The impending loss of our four-legged family member has brought about a sad shadow of past losses over this home. Hope has withdrawn into herself. When she engages, she does so with heaviness. After some prodding last night, she openly mourned how much she’s lost in the last few years: Her puppy, her dad, things from her old home with her dad, things from previous foster families. She didn’t cry, but she’s just so sad. She even confided that she asked that her room be painted pink in order to give me the impression that she was a girlie girl; she really wished she had been honest and asked for the room to be painted blue or purple. She’s not really a girlie girl at all.

I think I’ll see about having her room painted by year’s end. I won’t cater to every one of Hope’s whims, but there’s no sense in keeping a room that Hope’s pre-adoptive representative-self asked for when the real her is here now.

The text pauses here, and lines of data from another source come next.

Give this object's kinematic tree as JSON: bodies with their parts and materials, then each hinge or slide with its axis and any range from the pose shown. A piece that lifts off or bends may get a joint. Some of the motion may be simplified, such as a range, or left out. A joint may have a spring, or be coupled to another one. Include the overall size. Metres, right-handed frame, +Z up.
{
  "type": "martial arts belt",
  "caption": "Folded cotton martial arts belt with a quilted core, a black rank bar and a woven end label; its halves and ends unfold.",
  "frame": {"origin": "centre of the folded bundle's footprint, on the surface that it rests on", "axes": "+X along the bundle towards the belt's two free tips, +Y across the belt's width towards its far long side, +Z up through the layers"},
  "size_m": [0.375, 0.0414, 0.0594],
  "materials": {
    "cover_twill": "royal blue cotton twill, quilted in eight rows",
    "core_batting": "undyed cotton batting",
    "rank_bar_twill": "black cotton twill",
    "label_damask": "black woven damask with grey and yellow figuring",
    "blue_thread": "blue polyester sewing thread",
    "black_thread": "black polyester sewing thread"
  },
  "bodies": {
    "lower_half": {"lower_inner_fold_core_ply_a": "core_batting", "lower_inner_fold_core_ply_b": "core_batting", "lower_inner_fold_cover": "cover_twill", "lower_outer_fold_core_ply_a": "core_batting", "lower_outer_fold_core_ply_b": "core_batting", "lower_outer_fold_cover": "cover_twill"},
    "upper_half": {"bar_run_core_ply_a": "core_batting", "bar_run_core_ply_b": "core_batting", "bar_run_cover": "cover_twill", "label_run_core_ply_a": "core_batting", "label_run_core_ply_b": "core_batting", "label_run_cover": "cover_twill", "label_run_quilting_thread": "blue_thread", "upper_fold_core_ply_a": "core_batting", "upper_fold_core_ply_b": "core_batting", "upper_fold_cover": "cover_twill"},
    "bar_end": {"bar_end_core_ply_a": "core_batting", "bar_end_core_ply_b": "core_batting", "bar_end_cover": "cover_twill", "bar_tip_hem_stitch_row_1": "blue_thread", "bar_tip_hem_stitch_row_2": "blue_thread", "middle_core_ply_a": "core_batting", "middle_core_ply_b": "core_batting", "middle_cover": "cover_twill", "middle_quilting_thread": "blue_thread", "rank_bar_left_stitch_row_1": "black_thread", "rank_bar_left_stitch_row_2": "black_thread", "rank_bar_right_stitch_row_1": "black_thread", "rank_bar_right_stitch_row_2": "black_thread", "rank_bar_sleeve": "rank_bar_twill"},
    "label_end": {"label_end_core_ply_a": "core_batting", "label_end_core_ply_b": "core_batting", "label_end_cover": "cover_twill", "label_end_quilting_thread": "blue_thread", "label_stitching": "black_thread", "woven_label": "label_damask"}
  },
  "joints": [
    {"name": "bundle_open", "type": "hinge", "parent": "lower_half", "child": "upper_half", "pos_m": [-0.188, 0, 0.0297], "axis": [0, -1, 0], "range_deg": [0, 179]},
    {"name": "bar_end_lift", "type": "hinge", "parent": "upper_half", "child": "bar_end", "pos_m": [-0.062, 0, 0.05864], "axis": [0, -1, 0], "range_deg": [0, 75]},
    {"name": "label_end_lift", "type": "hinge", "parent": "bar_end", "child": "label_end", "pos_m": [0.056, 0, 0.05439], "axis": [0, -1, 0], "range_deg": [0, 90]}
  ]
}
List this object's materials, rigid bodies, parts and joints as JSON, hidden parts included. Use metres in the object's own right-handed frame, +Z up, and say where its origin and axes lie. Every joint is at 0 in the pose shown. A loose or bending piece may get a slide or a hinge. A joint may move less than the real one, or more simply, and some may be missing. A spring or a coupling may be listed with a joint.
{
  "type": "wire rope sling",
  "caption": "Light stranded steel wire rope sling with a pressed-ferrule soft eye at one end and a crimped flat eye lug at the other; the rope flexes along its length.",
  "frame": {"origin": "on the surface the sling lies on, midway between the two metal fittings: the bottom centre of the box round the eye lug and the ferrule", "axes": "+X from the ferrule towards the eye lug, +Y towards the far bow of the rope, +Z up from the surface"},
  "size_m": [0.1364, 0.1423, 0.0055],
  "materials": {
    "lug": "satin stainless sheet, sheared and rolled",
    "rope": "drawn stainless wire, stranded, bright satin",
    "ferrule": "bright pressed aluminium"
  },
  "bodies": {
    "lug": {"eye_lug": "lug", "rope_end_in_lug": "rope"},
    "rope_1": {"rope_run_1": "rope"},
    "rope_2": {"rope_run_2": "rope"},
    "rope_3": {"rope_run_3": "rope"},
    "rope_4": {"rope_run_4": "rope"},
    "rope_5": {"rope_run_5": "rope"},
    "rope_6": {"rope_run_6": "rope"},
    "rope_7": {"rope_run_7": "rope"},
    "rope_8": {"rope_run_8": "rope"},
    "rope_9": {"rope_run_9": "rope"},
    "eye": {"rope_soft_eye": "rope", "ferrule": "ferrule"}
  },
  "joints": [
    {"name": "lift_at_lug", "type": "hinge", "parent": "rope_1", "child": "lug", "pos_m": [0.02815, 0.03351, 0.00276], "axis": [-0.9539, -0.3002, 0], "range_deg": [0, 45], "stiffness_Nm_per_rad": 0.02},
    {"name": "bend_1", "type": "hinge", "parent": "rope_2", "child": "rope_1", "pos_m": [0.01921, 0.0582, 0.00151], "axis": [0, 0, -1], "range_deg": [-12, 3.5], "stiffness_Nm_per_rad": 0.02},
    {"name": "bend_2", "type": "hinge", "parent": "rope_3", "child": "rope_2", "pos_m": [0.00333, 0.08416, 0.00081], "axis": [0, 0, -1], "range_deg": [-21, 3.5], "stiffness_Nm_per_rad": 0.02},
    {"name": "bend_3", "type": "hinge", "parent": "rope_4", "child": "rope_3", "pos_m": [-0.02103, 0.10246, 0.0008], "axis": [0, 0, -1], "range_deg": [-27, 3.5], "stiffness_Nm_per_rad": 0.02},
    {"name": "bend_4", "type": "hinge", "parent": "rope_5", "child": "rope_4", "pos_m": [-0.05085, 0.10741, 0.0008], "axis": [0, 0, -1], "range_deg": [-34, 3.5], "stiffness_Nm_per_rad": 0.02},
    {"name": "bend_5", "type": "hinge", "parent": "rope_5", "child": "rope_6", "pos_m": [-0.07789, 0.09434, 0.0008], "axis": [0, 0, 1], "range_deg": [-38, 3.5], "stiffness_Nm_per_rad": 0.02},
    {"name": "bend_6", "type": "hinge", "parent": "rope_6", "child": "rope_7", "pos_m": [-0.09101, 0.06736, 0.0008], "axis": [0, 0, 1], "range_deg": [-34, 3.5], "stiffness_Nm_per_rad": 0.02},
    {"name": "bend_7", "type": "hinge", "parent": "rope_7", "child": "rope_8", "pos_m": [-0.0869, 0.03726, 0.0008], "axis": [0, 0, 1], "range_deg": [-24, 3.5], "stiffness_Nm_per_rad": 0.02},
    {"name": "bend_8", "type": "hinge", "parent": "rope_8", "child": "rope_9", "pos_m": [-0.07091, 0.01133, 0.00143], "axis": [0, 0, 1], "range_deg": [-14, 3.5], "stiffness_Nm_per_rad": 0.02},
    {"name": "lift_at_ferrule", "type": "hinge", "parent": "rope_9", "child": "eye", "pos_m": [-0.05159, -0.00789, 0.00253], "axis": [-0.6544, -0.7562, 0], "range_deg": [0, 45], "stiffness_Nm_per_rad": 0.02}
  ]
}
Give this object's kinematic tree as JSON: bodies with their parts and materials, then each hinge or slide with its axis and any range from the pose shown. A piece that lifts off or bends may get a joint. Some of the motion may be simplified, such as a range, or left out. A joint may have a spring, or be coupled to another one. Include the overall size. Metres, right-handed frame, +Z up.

I feel like I’ve made a number of parenting mistakes in the midst of my grief this week. I do apologize to Hope when I can’t seem to get myself together. She worked very hard on her chores yesterday, even going for the bonus sweeping/vacuuming/mopping chore of the common areas in the house yesterday (It’s worth an extra $5). She did it on her own, and all I could do was snap about why she didn’t vacuum before she mopped. She was so sad; I didn’t praise her first. As a kid, I remembered being asked why I didn’t dust before vacuuming; I remember that I just didn’t know. It didn’t occur to me that I should do it in a particular order. It didn’t occur to Hope either. And like my mom years ago, I found myself trying to calmly explain the rationale about the order and praising her on her initiative and how great the mopped floor looked.

I wish I could do some lessons learned this week, but I really can’t see past the sadness. This will be our first major loss together. It hurts.

Today we will go have Sunday dinner with some friends; we will enjoy the sunlight and we will love one another and cuddle The Furry One.